『虎に翼』伊藤沙莉が法律に見出した希望 「法廷に正解はない」穂高教授の言葉が示すもの

『虎に翼』(NHK総合)第9話は、判決を読み上げる裁判長のシーンで終わった。

よね(土居志央梨)を追って裁判所を訪れた寅子(伊藤沙莉)は、峰子(安川まり)の裁判を傍聴する。峰子は母の形見の着物を返してほしいと夫の甚太(遠藤雄弥)を訴えた。妻の財産は夫に管理権がある。離婚裁判は控訴審で争われており、峰子と甚太は依然夫婦であるため、着物を夫から取り戻すことはできない。納得できない寅子は、穂高(小林薫)に何か方法はないかと質問する。穂高は学生たちに考えてみるように促した。

寅子たちは、妻の請求が認められるにはどうすればいいかを話し合う。寅子たちというのは、涼子(桜井ユキ)、梅子(平岩紙)、香淑(ハ・ヨンス)のお昼を一緒に食べる仲間で、よねも誘われて一緒にいた。「着物は諦めて離婚成立を優先すべき」と梅子は言い、新たな人生を歩むべきと意見を述べた。食い下がる寅子に、よねは「そもそも男と女、同じ土俵に立ててすらいない」と突き放した。

この時代、女性には参政権がなかった。家制度の下で女性は家督を継げず、遺産も相続できなかった。姦通罪は女にだけ適用され、あからさまに男女間で格差があった。女性は男性の庇護の対象であり、支配下にあったと言える。そのことは、必ずしも女性に不利なだけではなく、男女平等を主張する穂高自身、妻が財産上無能力であることで守られている側面もあると著書で記していた。一方で「妻を一個の人格者として考えるならば恥ずかしい保護」であるとも述べている。

夫の保護を拒めば「女にとっての茨の道が待っている」と涼子は言う。これが現実であり、女性の自立を阻む分厚い壁が、社会構造そのものとして存在していた。峰子の裁判では、法律上妻に所有権は認められないため、どうあがいても敗訴の結論になってしまう。悩んだ末に、寅子は裁判長の判断を見届けようと学生たちに傍聴を呼びかけた。男性より劣位に置かれていた女性が裁判所に行くことの意味合いは大きい。裁判官と弁護士に女性はなれず、女性が法律に関心を持つこと自体が画期的なことだったと推察される。
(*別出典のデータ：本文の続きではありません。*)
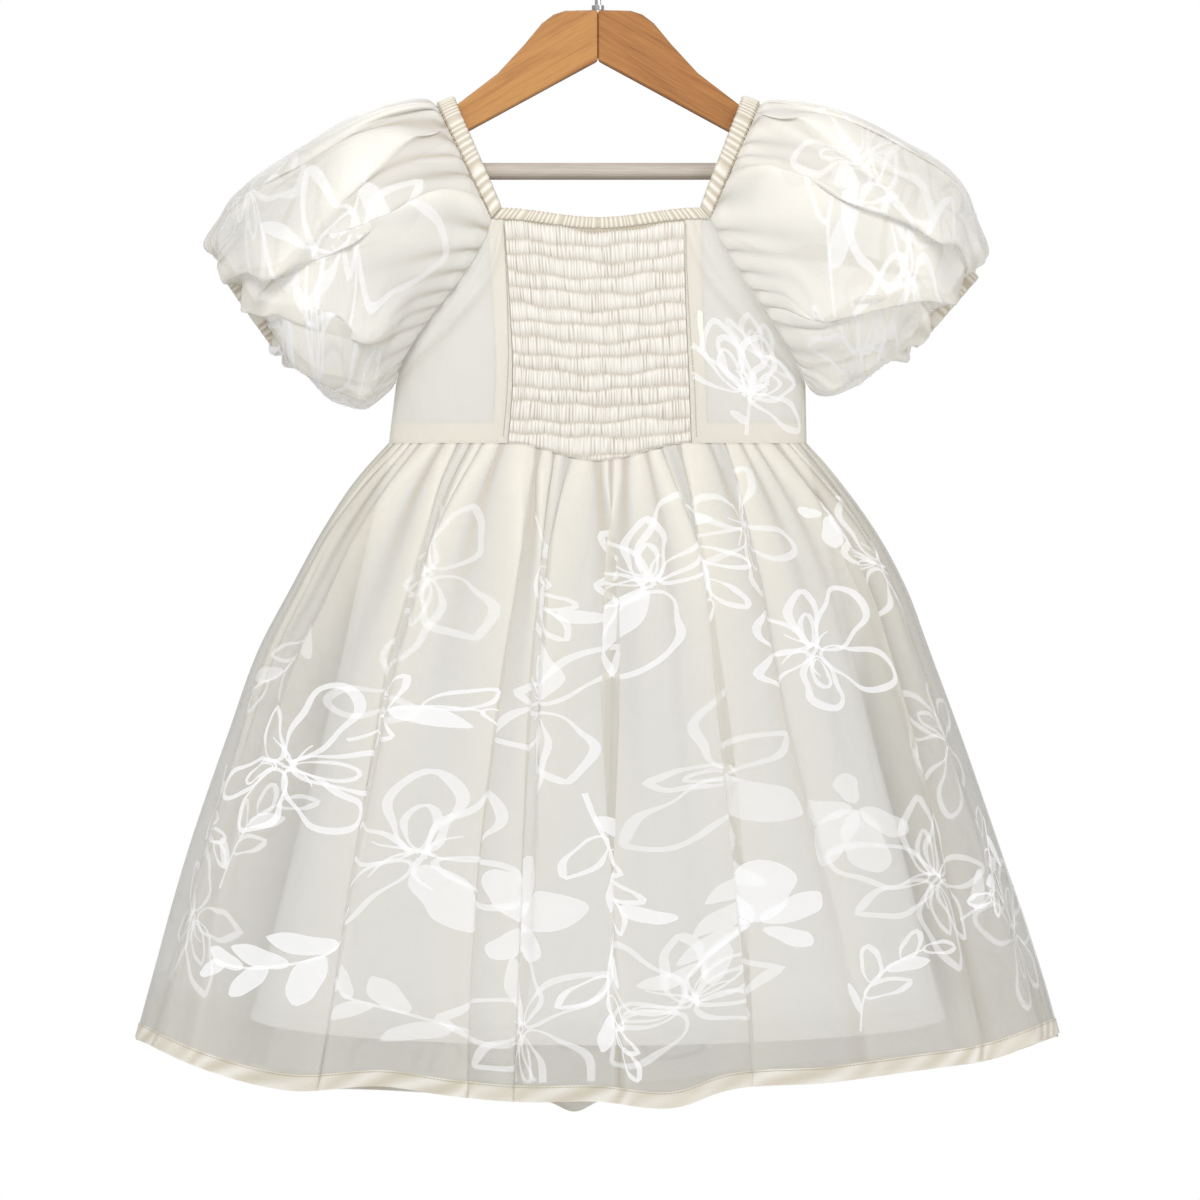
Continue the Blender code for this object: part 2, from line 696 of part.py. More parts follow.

『虎に翼』は二層構造でできている。寅子が弁護士になるために奮闘するストーリーは、男女間の不平等が背景にある。不平等をもたらしているのは当時の法制度である。私たちが主人公の言動に一喜一憂し、感情移入するドラマの基底には、網の目のように張り巡らされた法律のレイヤーがあり、法律を読み解くことは、当時の女性たちが何と闘っていたかを知るうえで欠かせない。

六法をめくる寅子はある条文に目がとまった。戦前の民事訴訟法185条は自由心証主義を規定する。自由心証主義は、弁論の全趣旨を考慮して、事実認定と証拠の証明力の評価を裁判官の自由な判断にゆだねる裁判の原則で、現行民事訴訟法では247条で規定される。裁判官は法律にのっとって判決を下すが、当事者が提出した主張と証拠をどのように評価するかは個々の判断に任される(例外もある)。

「法廷に正解はない」と穂高が言ったことは、このことを指すと思われる。要件を満たせば同じ効果が発生するのが法律のルールで、そのことから一定の結論が導かれる。一方で、個別の事情を考慮すると、必ずしもルール通りに裁くことが適当と言えないケースもある。そのような場面で裁判官の自由心証が果たす役割は大きく、寅子はそこに希望を見出した。妻からの着物返還請求事件で、裁判長の田中(栗原英雄)は一人、熟考している様子だった。未来を担う法律家の卵たちの前で、裁判長はどんな判断を下すだろうか。